OXFORD, U.K. – On Tuesday, just over a week since the establishment of Oxford’s “Liberated Zone” for Gaza, more than 500 members of the faculty and staff at the University of Oxford have now pledged their support in writing for the solidarity encampment and its demands. More signatures are being added in support daily.
The overwhelming support from faculty and staff highlights the widespread feeling across the university that the administration should engage with the encampment and meet its demands. These demands call on Oxford University to cut its existing financial and institutional ties to Israeli genocide, occupation and apartheid.
Among those pledging their support are professors from almost every department in the university, from biology, history, politics, economics and computer science, to law, music, anthropology, geography, philosophy, physics and chemistry. They are joined by librarians and archivists, by staff in computing, development, access and administration, and by keepers of the university’s collections.
In a joint statement, the signatories made clear their firm support for the encampment and its demands: “As members of faculty and staff of the University of Oxford, we stand firmly in support of the members of the university community who have begun an encampment outside the Pitt Rivers Museum to demand that the university divest from Israel’s genocide in Gaza, as well as from Israel’s ongoing apartheid regime against Palestinians and its settlements in the West Bank and East Jerusalem.”
They draw attention to the fact that the situation in Gaza is “catastrophic” and that, “The International Court of Justice has characterized it as plausibly amounting to genocide.” The students’ demands, say the signatories, are “entirely reasonable given the University of Oxford’s commitment to global leadership in education and to furthering educational opportunities internationally.”
While acknowledging that the university has called for the release of the Israeli hostages and for an end to the ongoing violence in Gaza, “We further call for the release of Palestinians prisoners held under administrative detention in Israeli prisons, many of them arrested as children.”

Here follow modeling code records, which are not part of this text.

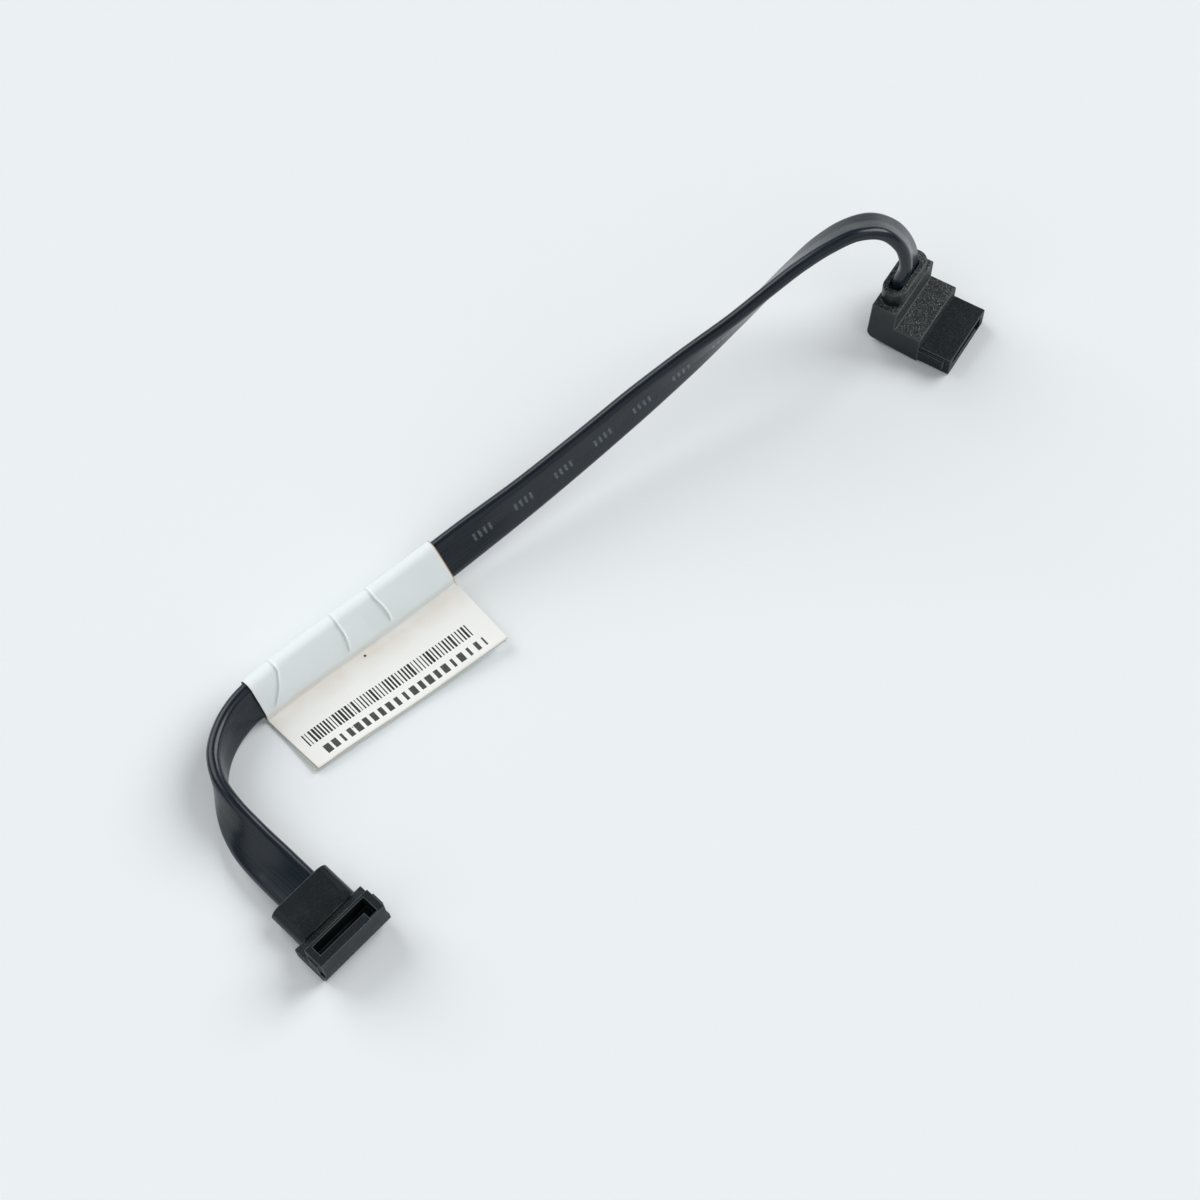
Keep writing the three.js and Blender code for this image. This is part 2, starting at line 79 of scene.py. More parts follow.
# The middle of the section in metres, and the turn in degrees about its own length
ribbon_route = [
    (-0.0744, 0.0151, 0.0029, 0),
    (-0.0735, 0.0189, 0.0031, -2),
    (-0.0722, 0.0248, 0.0034, -13),
    (-0.0706, 0.0310, 0.0037, -33),
    (-0.0683, 0.0364, 0.0040, -60),
    (-0.0654, 0.0405, 0.0040, -82),
    (-0.0616, 0.0436, 0.0040, -95),
    (-0.0569, 0.0452, 0.0040, -102),
    (-0.0518, 0.0453, 0.0042, -109),
    (-0.0460, 0.0439, 0.0043, -115),
    (-0.0381, 0.0416, 0.0043, -119),
    (-0.0284, 0.0385, 0.0043, -122),
    (-0.0171, 0.0347, 0.0049, -123),
    (-0.0059, 0.0309, 0.0061, -119),
    (0.0052, 0.0269, 0.0077, -110),
    (0.0163, 0.0230, 0.0099, -105),
    (0.0273, 0.0191, 0.0126, -100),
    (0.0381, 0.0150, 0.0157, -87),
    (0.0470, 0.0115, 0.0186, -70),
    (0.0541, 0.0089, 0.0211, -60),
    (0.0604, 0.0065, 0.0234, -50),
    (0.0657, 0.0041, 0.0251, -39),
    (0.0703, 0.0013, 0.0260, -31),
    (0.0739, -0.0019, 0.0252, -19),
    (0.0760, -0.0051, 0.0222, -4),
    (0.0767, -0.0071, 0.0178, 13),
    (0.0767, -0.0073, 0.0133, 34),
    (0.0767, -0.0073, 0.0096, 36),
]

# How the low plug lies on its back sets the way the ribbon's width points where it starts
low_yaw = -12.5
low_pitch = 1.9
low_roll = -5.6
low_turn = (
    Matrix.Rotation(radians(low_yaw), 3, "Z")
    @ Matrix.Rotation(radians(low_pitch - 90), 3, "X")
    @ Matrix.Rotation(radians(low_roll), 3, "Z")
)


def smooth_line(rows, count):
    """Points along a smooth curve through the rows, which doesn't overshoot where they lie close"""
    rows = np.asarray(rows, float)
    first = 2 * rows[0] - rows[1]
    last = 2 * rows[-1] - rows[-2]
    held = np.vstack([first, rows, last])
    points = []
    for where in np.linspace(0, len(rows) - 1, count):
        k = min(int(where), len(rows) - 2)
        w = where - k
        p0, p1, p2, p3 = held[k:k + 4]
        d0, d1, d2 = (np.linalg.norm(b - a) ** 0.5 for a, b in ((p0, p1), (p1, p2), (p2, p3)))
        d1 = d1 if d1 > least_step else 1.0
        d0 = d0 if d0 > least_step else d1
        d2 = d2 if d2 > least_step else d1
        leave = ((p1 - p0) / d0 - (p2 - p0) / (d0 + d1) + (p2 - p1) / d1) * d1
        arrive = ((p2 - p1) / d1 - (p3 - p1) / (d1 + d2) + (p3 - p2) / d2) * d1
        cubic = -3 * p1 + 3 * p2 - 2 * leave - arrive
        points.append(p1 + leave * w + cubic * w**2 + (2 * p1 - 2 * p2 + leave + arrive) * w**3)
    return np.array(points)


def unit(vectors):
    return vectors / np.linalg.norm(vectors, axis=-1, keepdims=True)


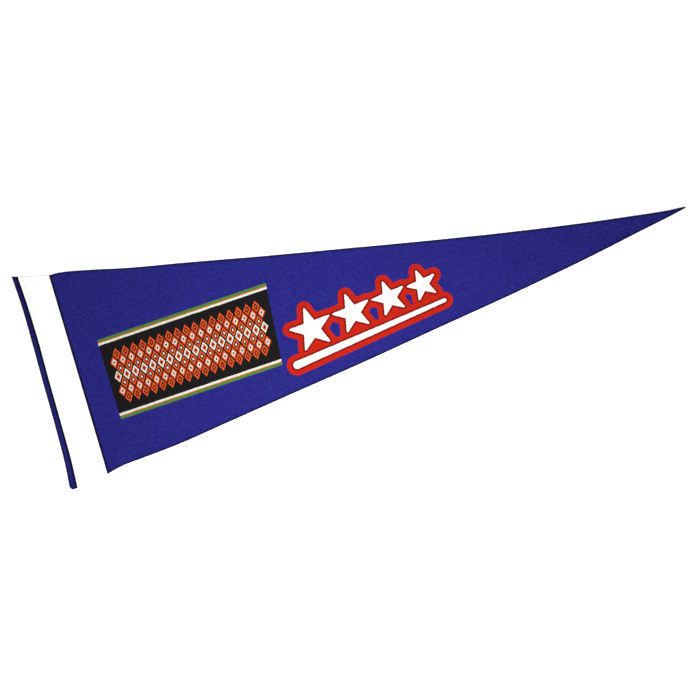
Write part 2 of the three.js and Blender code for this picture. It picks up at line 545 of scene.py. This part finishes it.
def felted_patterns(tree, mixtures):
    """The patterns that the felt and the ink on it share, on Object coordinates in millimetres:
    noise at each blotch size, and a tangle of fibres. A fibre runs where a noise, stretched
    along one of the fibres' directions, passes through its middle value. Each mixture is the
    sum of its layers, each times its weight."""
    coordinates = add_node(tree, "TexCoord", output="Object")
    millimetres = add_node(tree, "Mapping", {"Vector": coordinates, "Scale": (1 / MM,) * 3})
    nearest = 1.0
    for turn in FIBRE_TURNS:
        stretch = {
            "Vector": millimetres,
            "Rotation": (0.0, 0.0, math.radians(turn)),
            "Scale": (FIBRE_LENGTH, FIBRE_SPACING, FIBRE_SPACING),
        }
        place = add_node(tree, "Mapping", stretch, vector_type="TEXTURE")
        tangle = {"Vector": place, "Scale": 1.0, "Detail": 0.0, "Distortion": 1.2}
        noise = add_node(tree, "TexNoise", tangle)
        offset = add_node(tree, "Math", {0: noise, 1: 0.5}, operation="SUBTRACT")
        size = add_node(tree, "Math", {0: offset}, operation="ABSOLUTE")
        nearest = add_node(tree, "Math", {0: size, 1: nearest}, operation="MINIMUM")
    closeness = {"Value": nearest, "From Min": FIBRE_SHARE, "From Max": 0.0}
    layers = {"fibres": add_node(tree, "MapRange", closeness)}
    needed = {layer for weights in mixtures.values() for layer in weights} - layers.keys()
    for layer in sorted(needed):
        size, detail = MOTTLE[layer]["size"], MOTTLE[layer]["detail"]
        mottle = {"Vector": millimetres, "Scale": 1 / size, "Detail": detail, "Roughness": 0.55}
        layers[layer] = add_node(tree, "TexNoise", mottle)
    patterns = {}
    for name, weights in mixtures.items():
        total = 0.0
        for layer, weight in weights.items():
            terms = {0: layers[layer], 1: weight, 2: total}
            total = add_node(tree, "Math", terms, operation="MULTIPLY_ADD")
        patterns[name] = total
    return patterns


def felt_material(name, dark, pale, sheen, sheen_tint, painted_glow):
    """Pressed felt: fully matt, mottled in soft blotches 2 to 4 mm wide, with a tangle of paler
    fibres and a faint haze of standing fibre ends. Where the painted-shade attribute says so, at
    cut edges and in the crease beside the band, painted shade and painted shadow darken it. A
    painted glow brightens white felt, as of an optical brightener, though the felt is no lamp."""
    material, tree = empty_material(name)
    patterns = felted_patterns(tree, FELT_MIXTURES)
    shade = {"Value": patterns["shade"], "From Min": 0.385, "From Max": 0.615}
    mixture = {"Factor": add_node(tree, "MapRange", shade), "A": dark, "B": pale}
    fibres = add_node(tree, "Mix", mixture, output="Result", data_type="RGBA")
    # Painted shade at the cut edges and painted shadow in the creases darken the colour
    packed = add_node(tree, "Attribute", output="Fac", attribute_name="packed")
    light_left = add_node(tree, "MapRange", {"Value": packed, "To Min": 1.0, "To Max": 0.06})
    shaded = add_node(tree, "VectorMath", {0: fibres, "Scale": light_left}, operation="SCALE")
    relief = {"Height": patterns["relief"], "Strength": 0.55, "Distance": 0.45 * MM}
    look = {
        "Base Color": shaded,
        "Roughness": 0.95,
        "Specular IOR Level": 0.12,
        "Sheen Weight": sheen,
        "Sheen Roughness": 0.55,
        "Sheen Tint": linear(sheen_tint),
        # Painted glow: the felt gives off light of its own, though it is no lamp
        "Emission Color": WHITE,
        "Emission Strength": painted_glow,
        "Normal": add_node(tree, "Bump", relief),
    }
    add_node(tree, "OutputMaterial", {"Surface": add_node(tree, "BsdfPrincipled", look)})
    return material


def ink_material(ink, colours):
    """Screen-print ink soaked into felt: matt, a little cloudy, following the felt's fibres, and
    with pinholes where the felt shows through."""
    material, tree = empty_material(f"screen_ink_{ink}")
    patterns = felted_patterns(tree, INK_MIXTURES)
    clouds = {"From Min": 0.34, "From Max": 0.6, "To Min": 0.82, "To Max": 1.12}
    cloudy = add_node(tree, "MapRange", {"Value": patterns["shade"], **clouds})
    tint = {0: getattr(colours, f"ink_{ink}")[:3], "Scale": cloudy}
    tinted = add_node(tree, "VectorMath", tint, operation="SCALE")
    holes = {"Value": patterns["holes"], "From Min": 0.33, "From Max": 0.28, "To Max": 0.55}
    pinholes = add_node(tree, "MapRange", holes)
    mixture = {"Factor": pinholes, "A": tinted, "B": colours.felt_blue_dark}
    covered = add_node(tree, "Mix", mixture, output="Result", data_type="RGBA")
    relief = {"Height": patterns["relief"], "Strength": 0.45, "Distance": 0.4 * MM}
    look = {
        "Base Color": covered,
        "Roughness": 0.85,
        "Specular IOR Level": 0.1,
        "Normal": add_node(tree, "Bump", relief),
    }
    add_node(tree, "OutputMaterial", {"Surface": add_node(tree, "BsdfPrincipled", look)})
    return material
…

The faculty and staff have called the camp “a public-facing global education project” and have urged the university leadership to recognize this political expression as an opportunity for dialogue and engagement. Thus far, the university has refused to acknowledge Oxford Action for Palestine’s demands or reply to requests for meetings.
As Prime Minister Rishi Sunak pressures university administrators to suppress campus dissent, the endorsement also underscores the growing role of academics across the U.K. in calling for an end to British support of Israel’s genocide, which has killed more than 35,000 Palestinians and systematically destroyed essential civilian infrastructure.
“The International Center of Justice for Palestinians has notified the University of Oxford — among over 80 British institutions — of possible complicity, through its investments, in Israel’s genocide of the Palestinian people,” said Sneha Krishnan, associate professor in human geography at the University of Oxford. “With this in mind, I proudly join over 500 of my colleagues at Oxford to demand that the university disclose its investment, and divest from Israel’s genocide and occupation in Palestine.”
Associate Professor of Political Theory Sophie Smith explained that, “As the U.N. declares a famine in Northern Gaza, and the Israel Defense Forces continue their assaults on families they have already displaced to the South, I stand alongside over 500 colleagues from almost every department of the university to call on the vice chancellor to disclose the university’s investments, to divest from any corporation enabling Israel’s genocidal war and its illegal occupation and to support Palestinians in Gaza as they rebuild their educational institutions, including their universities, each of which has been destroyed by Israeli bombs.”
Oxford Action for Palestine (OA4P) is a coalition of students, faculty, staff and other members of the University of Oxford community who are dedicated to the liberation of Palestine. On May 6, OA4P established a Liberated Zone encampment in solidarity with Gaza, calling on the university to cut financial and institutional ties with Israeli genocide, occupation and apartheid. The full statement and list of the signatories can be read at oxfordgazastaffsolidarity.wordpress.com.